Quando se deparavam um sapo atacado por carrapatos, ele era medido, tinha o sexo verificado e os parasitas contados e removidos, conforme orientações dadas pelos criadores do Instituto Rã-bugio.

Essas informações eram anotadas em uma ficha - mais de mil sapos foram amostrados pelos alunos, gerando dados sobre a infestação e contribuindo para a proteção da espécie Bufo ictericus, sapo da Mata Atlântica que vinha sendo atacado pelo carrapato invasor.

A iniciativa também cumpriu um dos objetivos maiores dos ambientalistas: o contato das crianças com os sapos fez muitas delas perderem o medo e o nojo que tinham dos anfíbios, passando a protegê-los e a entender sua importância para o ecossistema.

Arquivo Pessoal

Vizinhos violentos

Embora as agressões tenham se tornado mais graves recentemente, não é de hoje que a atuação do casal incomoda alguns proprietários do Planalto Norte.

Segundo Germano, desde que compraram os primeiros terrenos na região começaram a vir as ameaças.

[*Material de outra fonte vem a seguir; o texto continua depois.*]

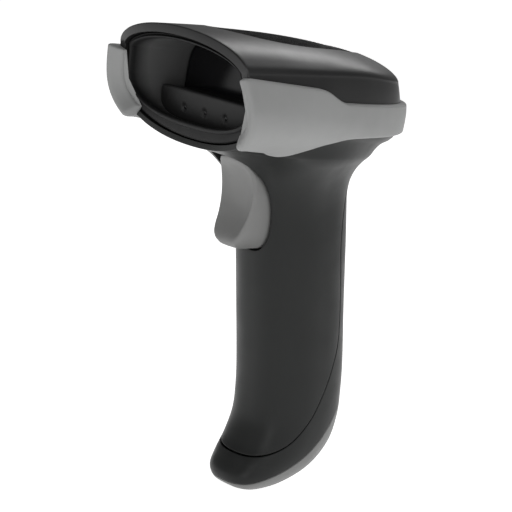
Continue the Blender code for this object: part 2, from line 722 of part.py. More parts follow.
def add_engine():
    box("scan_engine", (-11.0, -14.0, 152.8), (11.0, -1.0, 164.8), PARTS, CASTING)
    rod("engine_lens", 4.2, (0, -17.2, 158.8), (0, -14.3, 158.8), PARTS, SMOKED)
    bracket = box("engine_bracket", (-13.2, -14.0, 150.9), (13.2, 1.0, 160.0), PARTS, STEEL)
    boolean(bracket, box("bracket_space", (-11.6, -30.0, 152.3), (11.6, 30.0, 170.0), CUTTERS))
    box("illumination_board", (-19.0, -17.6, 139.5), (19.0, -16.2, 149.8), PARTS, BOARD_GREEN)
    for side, word in ((-1, "left"), (0, "middle"), (1, "right")):
        x = side * LENS_SPACING
        rod(f"led_{word}", 1.4, (x, -19.6, LENS_Z), (x, -17.9, LENS_Z), PARTS, LED_WHITE, sides=16)


def add_main_board():
    z = BOARD_Z
    board = box("main_board", (-20.0, -12.0, z), (20.0, 30.0, z + 1.6), PARTS, BOARD_GREEN)
    top = z + 1.6 + GAP
    box("decoder_chip", (2.0, 4.0, top), (14.0, 16.0, top + 1.4), PARTS, CHIP_BLACK)
    rod("sounder", 5.5, (-8.0, 12.0, top), (-8.0, 12.0, top + 5.0), PARTS, CHIP_BLACK)
    box("status_led", (-1.6, 20.0, top), (1.6, 22.4, top + 1.2), PARTS, LED_WHITE)
    for side, word in ((-1, "left"), (1, "right")):
        x, y = side * 16.5, 25.0
        hole = rod(f"board_hole_{word}", 1.3, (x, y, z - 5), (x, y, z + 9), CUTTERS, sides=16)
        boolean(board, hole)
        screw(f"board_screw_{word}", (x, y, top), (0, 0, 1), 4.0, 1.0, 2.0)


def screw(name, seat, out, length, shank, head):
    """A machine screw: a pan head that rests at seat, and a shank that points away from out."""
    seat, out = Vector(seat), Vector(out).normalized()
    thick = head * 0.75
    profile = [(0, thick), (head * 0.8, thick), (head, thick * 0.55), (head, 0)]
    profile += [(shank, 0), (shank, -length), (0, -length)]
    mesh = bpy.data.meshes.new(name)
    points = [(x * MM, 0, z * MM) for x, z in profile]
    mesh.from_pydata(points, [(i, i + 1) for i in range(len(points) - 1)], [])
    obj = new_object(name, mesh, PARTS, STEEL)
    turned = obj.modifiers.new("Turned", "SCREW")
    turned.steps = turned.render_steps = 16
    turned.use_merge_vertices = True
    turned.merge_threshold = 1e-6
    obj.rotation_mode = "QUATERNION"
    obj.rotation_quaternion = out.to_track_quat("Z", "Y")
    obj.location = place(*seat)
    return obj


# ---- The trigger and its switch


def at_pivot(obj):
    """Moves an object's origin to the trigger's hinge, keeping its shape in place."""
    pivot = place(0, *PIVOT)
    shift = Matrix.Translation(-pivot)
    obj.data.transform(shift @ obj.matrix_basis)
    obj.matrix_basis = Matrix.Translation(pivot)


def add_trigger():
    outline = TRIGGER_FACE + TRIGGER_BACK
    paddle = side_prism("trigger", outline, TRIGGER_HALF_WIDTH, PARTS, LIGHT_GREY)
    boolean(paddle, front_prism("tongue", tongue_outline(), -40.0, 30.0, CUTTERS), "INTERSECT")
    y, z = PIVOT
    lever = [(-11.8, 122.0), (-2.0, 112.0), (0.4, 114.0), (-1.5, 121.0)]
    turns = np.radians(np.linspace(-30, 170, 12))
    lever += [(y + 3.3 * math.cos(turn), z + 3.3 * math.sin(turn)) for turn in turns]
    boolean(paddle, side_prism("trigger_lever", lever, 5.6, CUTTERS), "UNION")
    boolean(paddle, rod("pin_bore", TRIGGER_BORE, (-20, y, z), (20, y, z), CUTTERS))
    at_pivot(paddle)
    rod("trigger_pin", PIN_RADIUS, (-8.6, y, z), (8.6, y, z), PARTS, STEEL)


def add_trigger_frame():
    """A channel that holds the pin at its front and the switch board at its back."""
    y, z = PIVOT
    back = [
        (-10.3, 127.2),
        (-5.6, 124.6),
        (-1.2, 121.2),
        (3.2, 116.6),
        (12.6, 100.0),
        (12.6, 132.4),
        (-10.3, 132.4),
    ]
    frame = side_prism("trigger_frame", back, 7.6, PARTS, STEEL)
    boolean(frame, box("frame_channel", (-6.2, -30.0, 90.0), (6.2, 11.2, 140.0), CUTTERS))
    boolean(frame, rod("frame_bore", TRIGGER_BORE, (-20, y, z), (20, y, z), CUTTERS))


def add_switch():
    z = SWITCH_Z
    box("switch_board", (-5.6, 9.0, 97.5), (5.6, 10.4, 117.0), PARTS, BOARD_GREEN)
    body = box("trigger_switch", (-3.3, 4.6, z - 3.3), (3.3, 8.7, z + 3.3), PARTS, CHIP_BLACK)
    boolean(body, rod("plunger_bore", 1.75, (0, 0, z), (0, 8.3, z), CUTTERS))
    rod("switch_plunger", 1.4, (0, 0.95, z), (0, 5.5, z), PARTS, LIGHT_GREY, sides=16)


def add_trigger_spring():
    turns, steps, radius = 5, 10, 2.2
    start, end = 1.3, 8.3
    points = []
    for i in range(turns * steps + 1):
        angle = 2 * math.pi * i / steps
        y = start + (end - start) * i / (turns * steps)
        points.append(place(radius * math.cos(angle), y, SPRING_Z + radius * math.sin(angle)))
    wire = bpy.data.curves.new("trigger_spring", "CURVE")
    wire.dimensions = "3D"
    wire.bevel_depth = 0.28 * MM
    wire.bevel_resolution = 2
    wire.use_fill_caps = True
    spline = wire.splines.new("POLY")
    spline.points.add(len(points) - 1)
    for knot, point in zip(spline.points, points):
        knot.co = (*point, 1)
    new_object("trigger_spring", wire, PARTS, STEEL)


# ---- The handle's contents


def cell_axis():
    middle = Vector((0, *CELL_MIDDLE))
    up = Vector((0, -math.sin(CELL_TILT), math.cos(CELL_TILT)))
    return middle, up


def add_battery():
    middle, up = cell_axis()
    half = up * CELL_LENGTH / 2
    low, high = middle - half, middle + half
    rod("battery_cell", CELL_RADIUS, low, high, PARTS, CELL_BLUE, sides=28)
    cradle = rod("battery_cradle", CELL_RADIUS + 1.9, low - up, high + up, PARTS, MATT_BLACK)
    boolean(cradle, rod("cell_space", CELL_RADIUS + 0.5, low - up * 0.4, high + up * 9, CUTTERS))
    front = Vector((0, -up.z, up.y))
    corners = [
        middle + up * 60 - front * 2.0, middle - up * 60 - front * 2.0,
        middle - up * 60 + front * 30, middle + up * 60 + front * 30,
    ]
    boolean(cradle, side_prism("cradle_front", [(c.y, c.z) for c in corners], 30.0, CUTTERS))


def add_contacts():
    out, along = seat_frame()
    seat = Vector((0, *SEAT_POINT))
    low, high = seat - out * 6.4, seat - out * 7.6
    board = [high - along * 6, high + along * 9, low + along * 9, low - along * 6]
    side_prism("contact_board", [(c.y, c.z) for c in board], 9.0, PARTS, BOARD_GREEN)
    for side, word in ((-1, "left"), (1, "right")):
        centre = seat + along * CONTACT_OFFSET + Vector((side * CONTACT_SPACING / 2, 0, 0))
        rod(f"contact_{word}", 1.5, centre - out * 6.0, centre - out * 0.2, PARTS, GOLD, sides=20)


def back_of_handle(z):
    """Y of the handle's back at a height."""
    knots = [(HANDLE_BACK_Y, HANDLE_TOP_Z), *(back for _, back, _ in BOOT)]
    rows = sorted((height, y) for y, height in knots)
    if z > HANDLE_TOP_Z:
        return HANDLE_BACK_Y - HANDLE_RAKE * (z - HANDLE_TOP_Z)
    return float(np.interp(z, [row[0] for row in rows], [row[1] for row in rows]))


def add_handle_screws():
    for number, z in enumerate(HANDLE_SCREWS, 1):
        screw(f"handle_screw_{number}", (0, back_of_handle(z) - 0.7, z), (0, 1, 0), 5.0, 1.3, 2.6)


# EXACT leaves open edges where it cuts these lofted walls, so they use MANIFOLD.
CURVED_SHELLS = {"front_shell", "rear_shell", "base_cap", "chin_ledge", "trigger"}

clear_scene()
PARTS = new_collection("barcode_scanner")
CUTTERS = new_collection("cutters")
CUTTERS.hide_render = True
GLOSS_BLACK = new_material("gloss_black", (0.02, 0.02, 0.021), 0.22)
SATIN_BLACK = new_material("satin_black", (0.03, 0.031, 0.031), 0.42)
MATT_BLACK = new_material("matt_black", (0.012, 0.012, 0.012), 0.6)
LIGHT_GREY = new_material("light_grey", (0.2, 0.2, 0.2), 0.45)
RUBBER_GREY = new_material("rubber_grey", (0.23, 0.23, 0.225), 0.6)
DARK_RUBBER = new_material("dark_rubber", (0.02, 0.02, 0.02), 0.8)
SMOKED = new_material("smoked", (0.01, 0.01, 0.012), 0.08)
CASTING = new_material("casting", (0.35, 0.35, 0.36), 0.45, 0.8)
STEEL = new_material("steel", (0.5, 0.5, 0.5), 0.35, 1.0)
GOLD = new_material("gold", (0.85, 0.62, 0.25), 0.3, 1.0)
BOARD_GREEN = new_material("board_green", (0.02, 0.12, 0.05), 0.4)
CHIP_BLACK = new_material("chip_black", (0.015, 0.015, 0.015), 0.5)
LED_WHITE = new_material("led_white", (0.8, 0.8, 0.75), 0.3)
CELL_BLUE = new_material("cell_blue", (0.05, 0.12, 0.35), 0.4)

add_top_cover()
add_top_grille()
add_front_shell()
add_rear_shell()
add_base_cap()
add_bumper()
add_nose_bezel()
add_chin_ledge()
add_window()
add_engine()
add_main_board()
add_trigger()
add_trigger_frame()
add_switch()
add_trigger_spring()
add_battery()
add_contacts()
add_handle_screws()
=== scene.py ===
"""Handheld cordless barcode scanner: the visual model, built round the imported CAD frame.

The design is drawn in millimetres, and place() turns it into the frame's metres.
The head lies along Y with its nose at -Y, and the handle hangs below it.
"""

import math

import bmesh
import bpy
import numpy as np
from mathutils import Matrix, Vector
from mathutils.bvhtree import BVHTree


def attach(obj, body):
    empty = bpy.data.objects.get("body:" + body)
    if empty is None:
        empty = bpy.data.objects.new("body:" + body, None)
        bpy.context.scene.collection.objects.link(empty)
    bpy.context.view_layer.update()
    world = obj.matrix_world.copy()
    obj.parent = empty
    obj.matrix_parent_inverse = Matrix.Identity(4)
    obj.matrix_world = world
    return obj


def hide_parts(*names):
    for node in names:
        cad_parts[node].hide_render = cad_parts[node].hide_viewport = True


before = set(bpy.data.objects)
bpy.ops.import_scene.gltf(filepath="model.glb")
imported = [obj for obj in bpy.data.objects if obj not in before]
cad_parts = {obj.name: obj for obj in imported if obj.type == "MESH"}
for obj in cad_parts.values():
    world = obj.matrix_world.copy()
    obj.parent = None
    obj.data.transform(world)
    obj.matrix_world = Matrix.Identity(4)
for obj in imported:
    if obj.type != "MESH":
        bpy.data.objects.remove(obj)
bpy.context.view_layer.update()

MM = 0.001
GAP = 0.3  # clearance between pieces that touch
WALL = 2.0  # thickness of the moulded shells
MID_SHIFT = 0.88  # moves the design along Y, so that Y = 0 is the middle of the object's length
LOWEST_Z = 0.9  # height of the boot's lowest point in the design, which becomes Z = 0


# Head, seen from above: a blunt superellipse that starts at the nose.
HEAD_HALF_WIDTH = 35.5
HEAD_NOSE_Y = -45.6
HEAD_LENGTH = 95.3
PLAN_X_POWER = 2.2
PLAN_Y_POWER = 4.5
PARTING_Z = 149.0  # the top cover sits on the lower shells here, under the bumper
PARTING_GAP = 1.0  # the lower shells stop this far below the cover
NOSE_SLOPE = 0.315  # the upper lip of the nose leans forward by this much per unit of height
LEAN_END_Y = 10.0

# Head, seen from the side.
RIDGE = [(-52.0, 171.7), (-20.0, 172.3), (7.0, 171.4), (20.0, 170.0), (48.0, 166.0)]
CREASE = [(-52.0, 160.8), (-20.0, 162.2), (12.0, 162.7), (30.0, 161.3), (49.0, 159.0)]
CREASE_INSET = [(-52.0, 3.3), (-20.0, 1.7), (10.0, 1.6), (49.0, 2.8)]
ROOF_POLE_Y = 20.0  # the roof's rear part fans out from this point of the ridge
ROOF_POWER = [(-46.0, 2.05), (0.0, 2.05), (30.0, 1.8), (50.0, 1.65)]
BELLY_DEPTH = [(-46.0, 17.7), (0.0, 15.5), (49.0, 15.9)]
BELLY_POWER = [(-46.0, 2.3), (-10.0, 2.3), (25.0, 3.7), (50.0, 5.4)]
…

Dentro das RPPNs, há lugares onde ele não pode ir por saber que corre risco de morte.

As pressões contra a reserva vêm de caçadores - que praticam a caça esportiva dentro das RPPNs apesar de sua proibição legal no Brasil - e de outros invasores que desmatam e soltam criações de animais nas áreas protegidas.

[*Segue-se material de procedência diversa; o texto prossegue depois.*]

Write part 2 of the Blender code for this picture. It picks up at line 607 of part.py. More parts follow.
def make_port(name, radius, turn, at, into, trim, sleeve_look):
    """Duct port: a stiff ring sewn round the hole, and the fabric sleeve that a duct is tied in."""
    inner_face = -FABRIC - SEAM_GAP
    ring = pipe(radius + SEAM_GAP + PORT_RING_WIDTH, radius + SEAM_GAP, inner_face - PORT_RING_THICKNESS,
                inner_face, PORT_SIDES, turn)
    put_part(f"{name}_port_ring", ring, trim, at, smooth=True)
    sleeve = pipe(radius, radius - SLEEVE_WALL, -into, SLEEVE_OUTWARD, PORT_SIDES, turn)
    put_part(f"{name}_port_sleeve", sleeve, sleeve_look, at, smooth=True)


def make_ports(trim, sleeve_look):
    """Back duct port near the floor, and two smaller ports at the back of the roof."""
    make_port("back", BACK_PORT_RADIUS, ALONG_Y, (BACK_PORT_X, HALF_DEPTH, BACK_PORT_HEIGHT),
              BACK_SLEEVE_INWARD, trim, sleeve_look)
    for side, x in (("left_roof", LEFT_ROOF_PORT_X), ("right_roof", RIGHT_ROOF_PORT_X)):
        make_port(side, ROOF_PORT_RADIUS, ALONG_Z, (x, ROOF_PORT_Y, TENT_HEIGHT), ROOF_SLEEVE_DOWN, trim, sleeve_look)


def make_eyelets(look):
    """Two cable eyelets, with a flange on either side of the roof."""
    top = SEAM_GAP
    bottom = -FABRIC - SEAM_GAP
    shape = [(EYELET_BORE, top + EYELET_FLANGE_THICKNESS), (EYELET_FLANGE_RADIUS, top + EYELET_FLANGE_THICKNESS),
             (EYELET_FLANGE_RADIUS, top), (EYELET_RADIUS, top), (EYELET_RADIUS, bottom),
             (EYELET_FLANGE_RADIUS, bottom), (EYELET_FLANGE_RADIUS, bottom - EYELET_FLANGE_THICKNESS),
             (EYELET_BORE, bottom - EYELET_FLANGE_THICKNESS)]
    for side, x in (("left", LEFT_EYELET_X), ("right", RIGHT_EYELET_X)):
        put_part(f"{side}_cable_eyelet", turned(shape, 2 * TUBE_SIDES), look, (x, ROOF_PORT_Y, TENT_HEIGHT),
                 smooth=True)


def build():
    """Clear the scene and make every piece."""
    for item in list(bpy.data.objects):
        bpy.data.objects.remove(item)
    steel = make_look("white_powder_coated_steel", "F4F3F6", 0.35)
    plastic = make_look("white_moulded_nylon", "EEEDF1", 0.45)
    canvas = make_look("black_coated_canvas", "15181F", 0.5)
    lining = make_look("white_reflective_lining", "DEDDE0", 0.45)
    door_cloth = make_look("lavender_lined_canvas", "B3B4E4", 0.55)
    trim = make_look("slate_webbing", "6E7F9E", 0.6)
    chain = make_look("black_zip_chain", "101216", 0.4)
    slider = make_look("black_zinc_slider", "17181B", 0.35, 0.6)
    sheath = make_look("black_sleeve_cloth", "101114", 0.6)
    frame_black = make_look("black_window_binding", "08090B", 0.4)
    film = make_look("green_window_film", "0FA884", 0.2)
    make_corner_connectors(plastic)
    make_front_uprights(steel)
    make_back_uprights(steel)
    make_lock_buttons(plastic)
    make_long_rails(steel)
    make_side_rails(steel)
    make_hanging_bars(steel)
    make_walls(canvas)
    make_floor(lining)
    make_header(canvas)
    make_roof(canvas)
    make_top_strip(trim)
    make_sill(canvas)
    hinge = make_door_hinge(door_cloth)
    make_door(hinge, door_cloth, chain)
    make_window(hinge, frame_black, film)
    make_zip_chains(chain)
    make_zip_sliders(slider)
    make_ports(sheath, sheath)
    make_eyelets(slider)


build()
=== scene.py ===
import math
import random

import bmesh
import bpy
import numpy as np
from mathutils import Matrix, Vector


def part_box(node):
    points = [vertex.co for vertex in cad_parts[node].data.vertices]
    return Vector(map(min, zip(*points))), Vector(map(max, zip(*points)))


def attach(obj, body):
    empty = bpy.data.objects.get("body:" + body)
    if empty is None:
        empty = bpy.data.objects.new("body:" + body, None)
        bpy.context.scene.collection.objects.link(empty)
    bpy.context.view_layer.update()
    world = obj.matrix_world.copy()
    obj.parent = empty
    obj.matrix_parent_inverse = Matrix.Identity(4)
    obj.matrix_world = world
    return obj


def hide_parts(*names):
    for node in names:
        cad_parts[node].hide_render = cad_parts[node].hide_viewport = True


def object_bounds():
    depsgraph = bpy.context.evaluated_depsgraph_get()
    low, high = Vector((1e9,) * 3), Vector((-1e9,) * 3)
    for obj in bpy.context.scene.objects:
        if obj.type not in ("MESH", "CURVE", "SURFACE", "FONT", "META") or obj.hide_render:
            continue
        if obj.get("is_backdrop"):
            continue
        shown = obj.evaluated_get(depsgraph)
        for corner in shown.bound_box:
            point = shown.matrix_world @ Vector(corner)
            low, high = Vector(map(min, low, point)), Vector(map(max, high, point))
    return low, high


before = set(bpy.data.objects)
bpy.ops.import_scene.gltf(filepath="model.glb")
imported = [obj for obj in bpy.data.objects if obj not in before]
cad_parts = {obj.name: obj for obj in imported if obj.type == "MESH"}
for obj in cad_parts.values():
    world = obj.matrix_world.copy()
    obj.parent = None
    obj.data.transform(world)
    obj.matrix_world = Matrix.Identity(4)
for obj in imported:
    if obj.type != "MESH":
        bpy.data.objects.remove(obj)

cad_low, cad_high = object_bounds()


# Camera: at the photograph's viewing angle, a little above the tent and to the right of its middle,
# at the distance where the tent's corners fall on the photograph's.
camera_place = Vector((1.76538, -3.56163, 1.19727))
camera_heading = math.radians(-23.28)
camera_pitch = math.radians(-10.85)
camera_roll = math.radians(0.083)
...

O fundador do Instituto Rã-bugio cobra uma maior fiscalização das RPPN pelo Instituto Chico Mendes de Conservação da Biodiversidade (ICMBio). Para Woehl, a ausência do poder público fragiliza os proprietários das reservas, que ficam mais expostos aos infratores quando são praticamente os únicos responsáveis pelas denúncias.

"Sempre tivemos desafios, mas tudo que a gente fez valeu a pena. Hoje estamos passando por isso, imagina? Para muitas pessoas, a natureza atrapalha. Infelizmente isso não vai mudar tão cedo. Por isso a gente acredita muito na geração que está vindo. Eu ainda acredito", finaliza Elza Woehl.